Guppy Challenge, Week-4, Workout-3

Warm-up => 6 x 50yd freestyle.
Style set => 2 x 100yd 1-arm pulls followed by 50 kick; rest a minute, do it again (500yd total)

Main set =>

GUPPIES => 500yd, stiff (but evenly-paced) effort; rest 2min, 8x100 at an ambitious interval
TARPONS => 500yd, stiff (but evenly-paced) effort; rest 2min, 10x100 at an ambitious interval
TUNAS => 500yd, stiff (but evenly-paced) effort; rest 2min, 12x100 at an ambitious interval

Warm-down => 100 easy.

Total Guppy yards this workout: 2200

— EXTRA CREDIT! —

Guppy Challenge, Week-4, Workout-4 Extra Credit!

Warm-up:
=> 6x50yd freestyle
Style set:
=> 8x50yd w/banded ankles: first 25 the goal is to take the fewest number of strokes to get across the pool; return with a strong freestyle.
Main set:
GUPPIES => down-ladder: 4x100, hard swim, short rest, kick a 50. 3x100, kick a 50, 2x100, kick a 50. 100yd hard, kick a 50.
TARPONS & TUNAS => down-ladder: 5x100, 4x100, 3x100, 2x100, with a 50 kick after each.
Warm-down:
=> 100yd, easy, alternate freestyle and “stroke”.

Total Guppy yards this workout: 2000



Guppy Challenge, Week-4, Workout-5 Double Extra Credit!

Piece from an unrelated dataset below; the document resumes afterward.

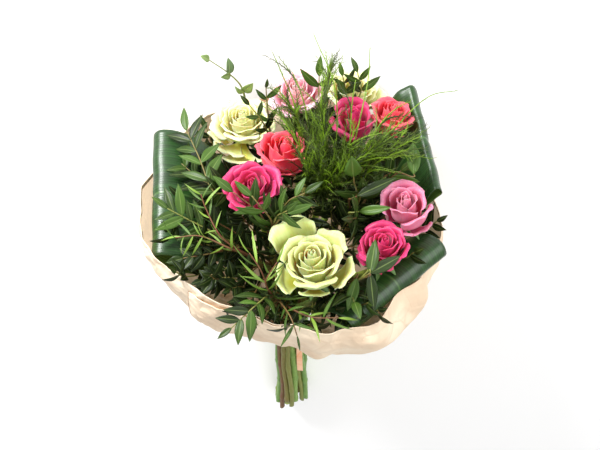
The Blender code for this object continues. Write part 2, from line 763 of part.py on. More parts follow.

Warm-up => 4 x 50yd freestyle.
Style set 1 => 2 x (100yd 1-arm pull - focus on off-arm! - followed by 50 kick (300yd total)
Style set 2 => 6 x 50yd bound ankles

Main set =>

GUPPIES => 6 x 200yd See if you can lower your swim interval. Try to do these on short rest (10sec or less)
TARPONS => 8 x 200yd
TUNAS => 10 x 200yd

Warm-down => 100yd: first 50 very slow, second 50 normal, then repeat. Were the “slow” 50s easier to swim, easier to maintain form, than earlier in the workout?

Total Guppy yards this workout: 2100



Total weekly GUPPY yardage

If you do the first 3 workouts: 6100yd
These plus the 4th workout: 8100yd
All 5 workouts: 10,200yd



Dryland Alternative

Here's a dryland alternative to any of these workouts above. If you've got a swim bench, a Vasa Ergometer (or Vasa Trainer, or similar land-based trainer):

50 strokes (a pull with one arm is one stroke in my parlance, so, 20 cycles). Start easy! The fatigue comes on you quicker than you think. Rest 30sec. Repeat this 10 times. Rest 5 minutes. Then...

30 strokes x 10 with 20sec rest in between.